Water demand increases for the same reason. These pressures persist regardless of metal prices. A mine must invest more energy and water simply to maintain output.

Capital Intensity and Scale Expansion

As grades decline, mines must grow larger to remain viable. Capital costs rise faster than production volumes.

Supply becomes more concentrated, and even rising prices trigger slow responses because replacement capacity requires massive upfront investment.

Environmental Load and Cost Floors

Lower-grade ore produces more waste rock and larger tailings facilities. Environmental costs, once embedded, raise the minimum price needed to justify production.

Supply does not disappear overnight, but it becomes increasingly expensive to sustain.

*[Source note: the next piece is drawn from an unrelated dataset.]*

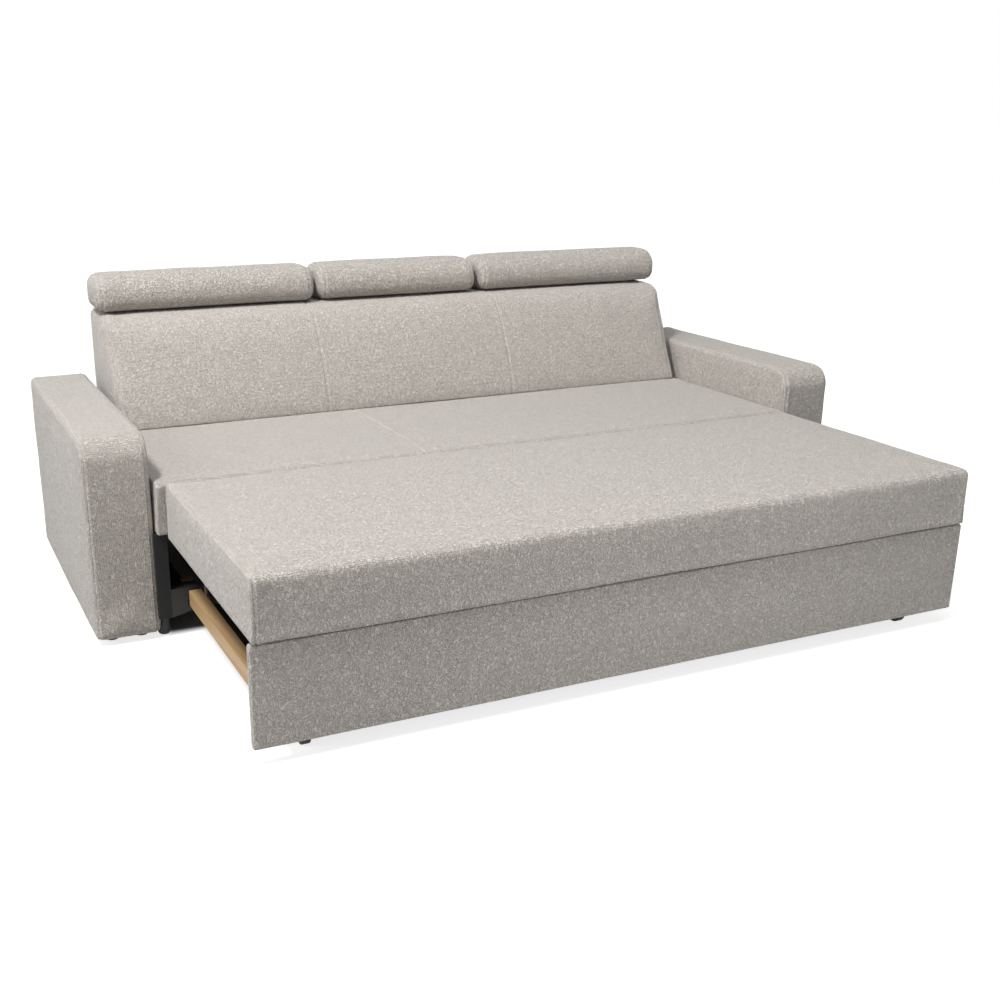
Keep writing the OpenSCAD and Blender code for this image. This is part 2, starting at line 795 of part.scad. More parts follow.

Market Structure and Long-Term Behavior

Ore grade decline does not predict short-term price movements. It shapes the long-term behavior of metal markets by altering how supply responds to demand.

Reduced Supply Elasticity

Lower grades mean new supply takes longer and costs more to develop. This reduces the industry’s ability to respond quickly to rising demand.

Why Cycles Reset at Higher Levels

Metal markets are cyclical, but geology is not. After each downturn, production resumes at lower grades than before.

Over decades, this ratchets the system upward. Long-term price trends reflect structural drift, not just inflation or speculation.

Final Thoughts

Ore grade decline is slow, relentless, and largely invisible. It raises energy use, capital intensity, and environmental costs across nearly every metal. Technology can delay its impact, but it cannot reverse it.

Over time, falling ore quality reshapes the economics of supply and establishes higher long-term cost floors that markets must ultimately respect.